> AIM
Print, exactly as they stand, the lines from the start of the listing to the line containing "from mathutils import Matrix, Vector", inclusive.

> INFORMATION SUPPLIED
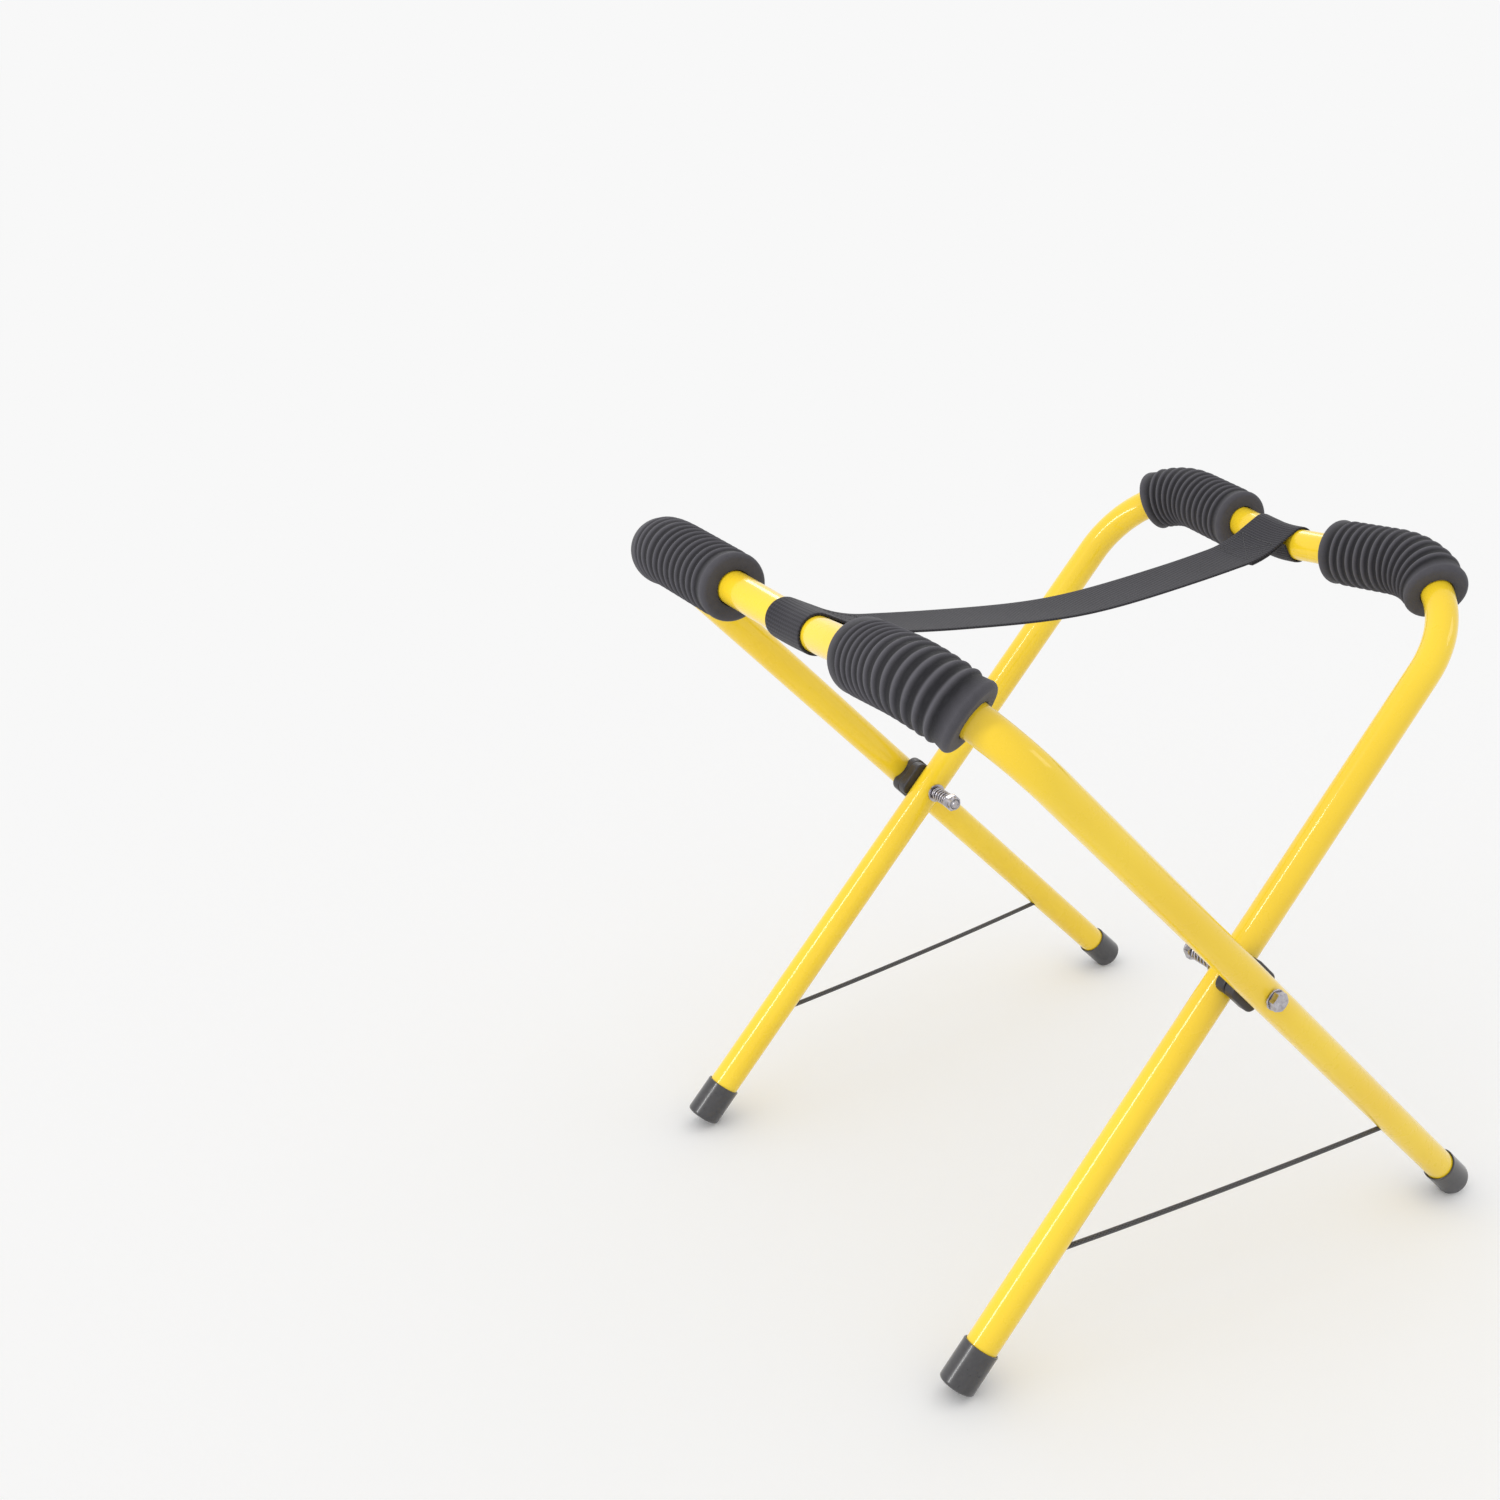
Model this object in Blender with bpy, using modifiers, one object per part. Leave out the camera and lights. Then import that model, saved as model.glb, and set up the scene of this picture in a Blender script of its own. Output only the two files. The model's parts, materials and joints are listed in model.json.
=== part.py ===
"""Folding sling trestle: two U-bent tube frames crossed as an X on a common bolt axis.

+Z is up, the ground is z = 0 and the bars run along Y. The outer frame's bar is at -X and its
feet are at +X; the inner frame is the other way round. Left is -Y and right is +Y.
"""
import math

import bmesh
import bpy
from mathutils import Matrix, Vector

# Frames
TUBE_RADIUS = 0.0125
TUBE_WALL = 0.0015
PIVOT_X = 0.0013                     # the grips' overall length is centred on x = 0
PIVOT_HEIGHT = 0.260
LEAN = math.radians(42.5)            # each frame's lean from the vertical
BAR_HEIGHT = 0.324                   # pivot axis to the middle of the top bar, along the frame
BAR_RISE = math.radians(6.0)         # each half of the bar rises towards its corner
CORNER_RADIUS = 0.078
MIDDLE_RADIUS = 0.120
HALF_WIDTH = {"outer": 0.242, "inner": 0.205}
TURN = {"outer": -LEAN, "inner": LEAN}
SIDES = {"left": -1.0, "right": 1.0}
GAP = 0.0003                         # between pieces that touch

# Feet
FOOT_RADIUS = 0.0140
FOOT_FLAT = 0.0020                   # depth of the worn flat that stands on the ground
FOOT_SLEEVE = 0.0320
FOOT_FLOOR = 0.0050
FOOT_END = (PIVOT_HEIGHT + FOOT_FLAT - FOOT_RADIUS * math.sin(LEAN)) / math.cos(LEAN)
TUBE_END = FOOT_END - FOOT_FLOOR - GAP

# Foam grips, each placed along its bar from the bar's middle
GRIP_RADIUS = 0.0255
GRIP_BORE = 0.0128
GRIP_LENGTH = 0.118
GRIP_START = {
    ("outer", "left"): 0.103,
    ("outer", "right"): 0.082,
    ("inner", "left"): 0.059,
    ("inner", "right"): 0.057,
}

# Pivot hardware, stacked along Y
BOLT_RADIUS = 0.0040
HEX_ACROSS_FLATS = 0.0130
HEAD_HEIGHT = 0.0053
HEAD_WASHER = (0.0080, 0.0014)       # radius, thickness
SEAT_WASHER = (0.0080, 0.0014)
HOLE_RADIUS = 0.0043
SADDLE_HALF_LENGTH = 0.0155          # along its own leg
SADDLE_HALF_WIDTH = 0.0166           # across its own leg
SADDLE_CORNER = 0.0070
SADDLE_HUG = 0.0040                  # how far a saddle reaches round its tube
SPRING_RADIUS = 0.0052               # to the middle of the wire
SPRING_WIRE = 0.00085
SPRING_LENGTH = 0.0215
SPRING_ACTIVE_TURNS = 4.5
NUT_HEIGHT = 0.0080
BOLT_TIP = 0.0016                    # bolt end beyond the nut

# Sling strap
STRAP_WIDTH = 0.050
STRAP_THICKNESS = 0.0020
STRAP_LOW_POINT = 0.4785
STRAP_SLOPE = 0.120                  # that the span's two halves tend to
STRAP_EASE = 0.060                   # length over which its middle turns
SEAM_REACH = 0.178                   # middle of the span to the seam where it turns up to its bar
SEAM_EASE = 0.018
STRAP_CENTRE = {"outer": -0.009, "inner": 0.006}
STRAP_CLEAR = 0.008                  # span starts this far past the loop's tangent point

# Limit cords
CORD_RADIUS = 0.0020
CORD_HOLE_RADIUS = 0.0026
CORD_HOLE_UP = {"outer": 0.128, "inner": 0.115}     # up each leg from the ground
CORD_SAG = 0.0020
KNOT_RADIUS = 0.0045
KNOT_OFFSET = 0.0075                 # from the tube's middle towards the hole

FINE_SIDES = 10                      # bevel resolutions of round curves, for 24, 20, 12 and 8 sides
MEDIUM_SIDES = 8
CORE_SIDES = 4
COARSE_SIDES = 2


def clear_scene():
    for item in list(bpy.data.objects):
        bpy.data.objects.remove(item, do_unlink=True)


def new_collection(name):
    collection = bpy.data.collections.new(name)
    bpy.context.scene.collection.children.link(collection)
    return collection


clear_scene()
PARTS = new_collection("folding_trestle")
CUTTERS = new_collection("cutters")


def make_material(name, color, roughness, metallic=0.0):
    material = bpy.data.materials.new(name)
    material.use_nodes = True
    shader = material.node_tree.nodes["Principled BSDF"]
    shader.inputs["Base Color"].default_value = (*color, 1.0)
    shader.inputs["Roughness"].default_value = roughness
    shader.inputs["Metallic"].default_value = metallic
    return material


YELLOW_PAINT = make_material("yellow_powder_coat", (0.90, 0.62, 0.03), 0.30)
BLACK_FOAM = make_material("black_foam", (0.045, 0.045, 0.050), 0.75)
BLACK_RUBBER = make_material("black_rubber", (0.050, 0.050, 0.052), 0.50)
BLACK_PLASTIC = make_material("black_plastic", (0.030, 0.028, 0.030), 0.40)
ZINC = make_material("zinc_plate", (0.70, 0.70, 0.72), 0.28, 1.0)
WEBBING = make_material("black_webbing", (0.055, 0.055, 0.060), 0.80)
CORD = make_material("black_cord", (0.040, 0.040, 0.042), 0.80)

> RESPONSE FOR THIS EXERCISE
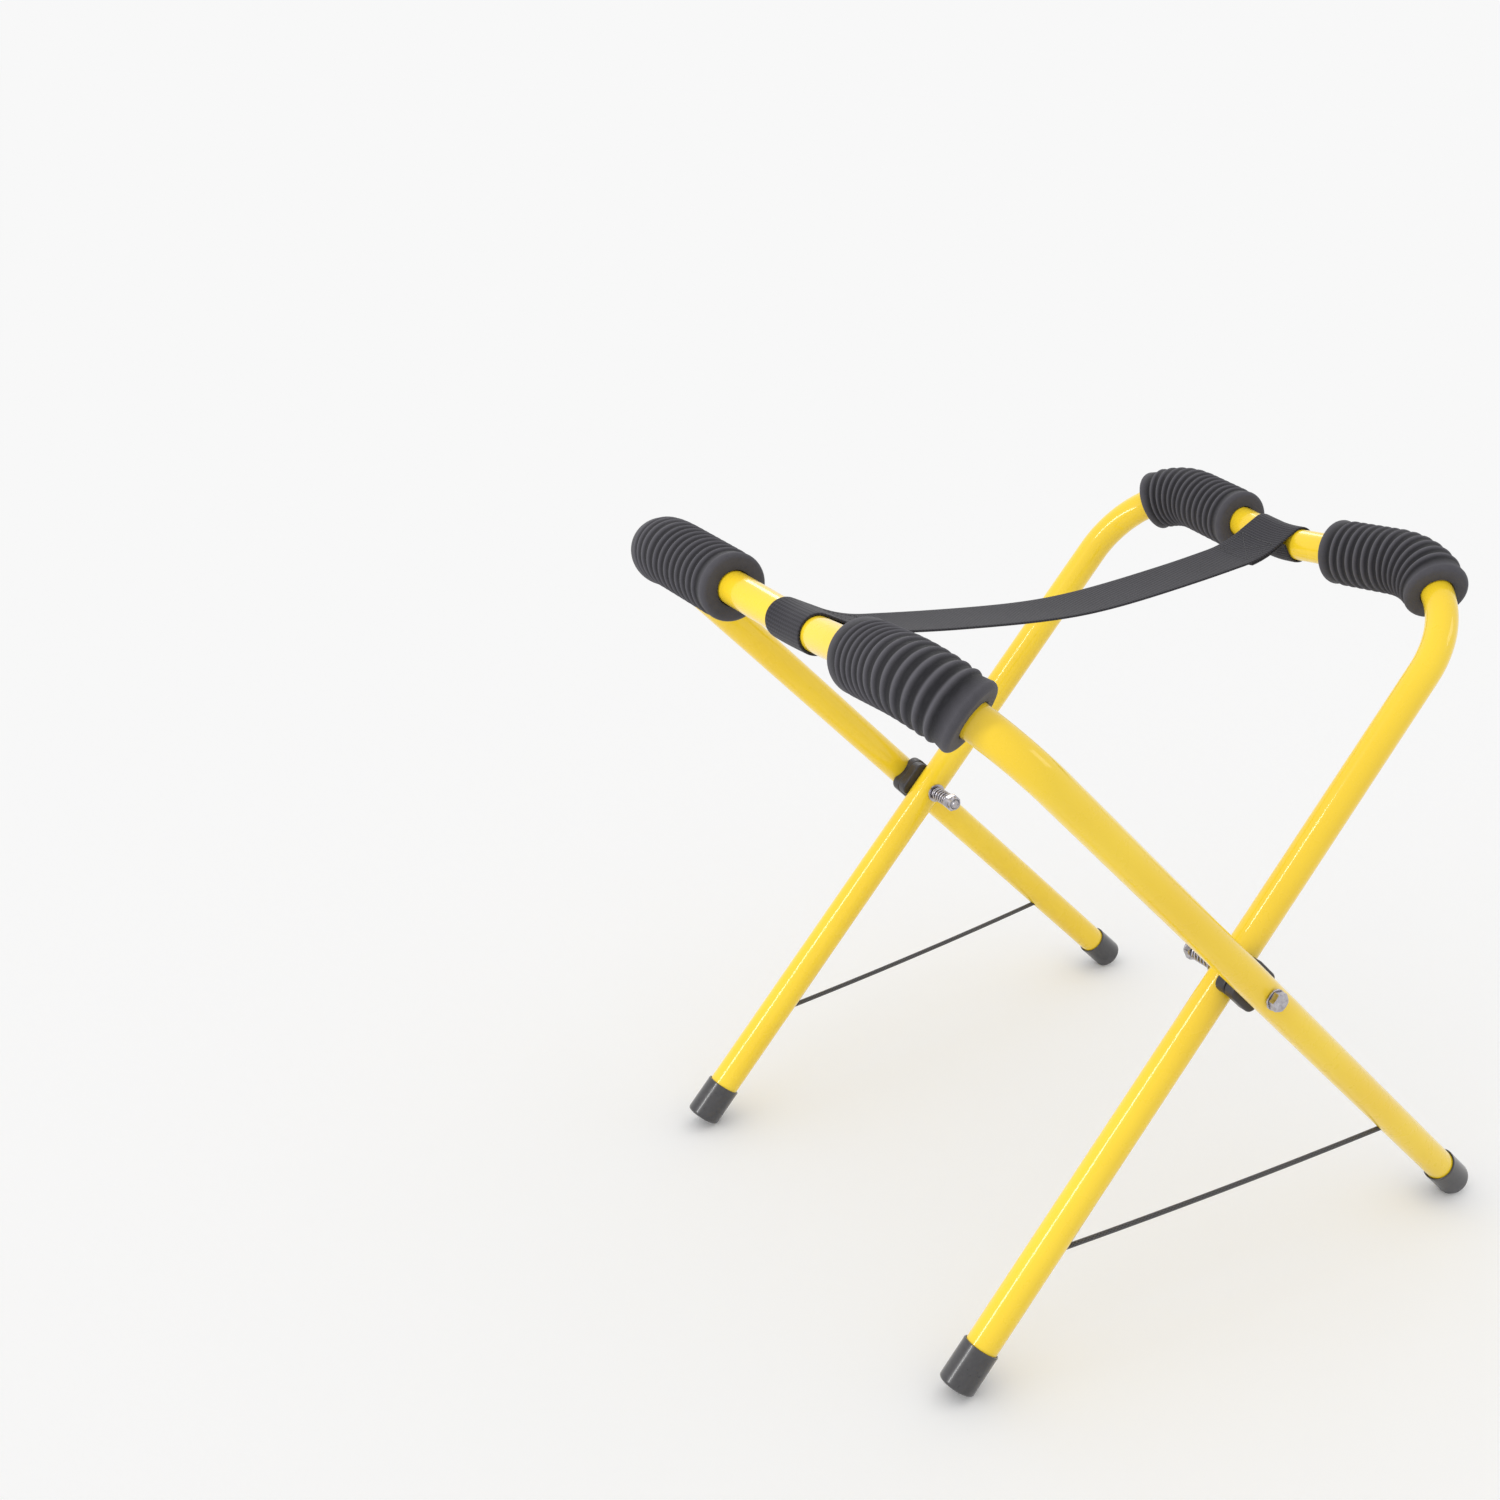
Model this object in Blender with bpy, using modifiers, one object per part. Leave out the camera and lights. Then import that model, saved as model.glb, and set up the scene of this picture in a Blender script of its own. Output only the two files. The model's parts, materials and joints are listed in model.json.
=== part.py ===
"""Folding sling trestle: two U-bent tube frames crossed as an X on a common bolt axis.

+Z is up, the ground is z = 0 and the bars run along Y. The outer frame's bar is at -X and its
feet are at +X; the inner frame is the other way round. Left is -Y and right is +Y.
"""
import math

import bmesh
import bpy
from mathutils import Matrix, Vector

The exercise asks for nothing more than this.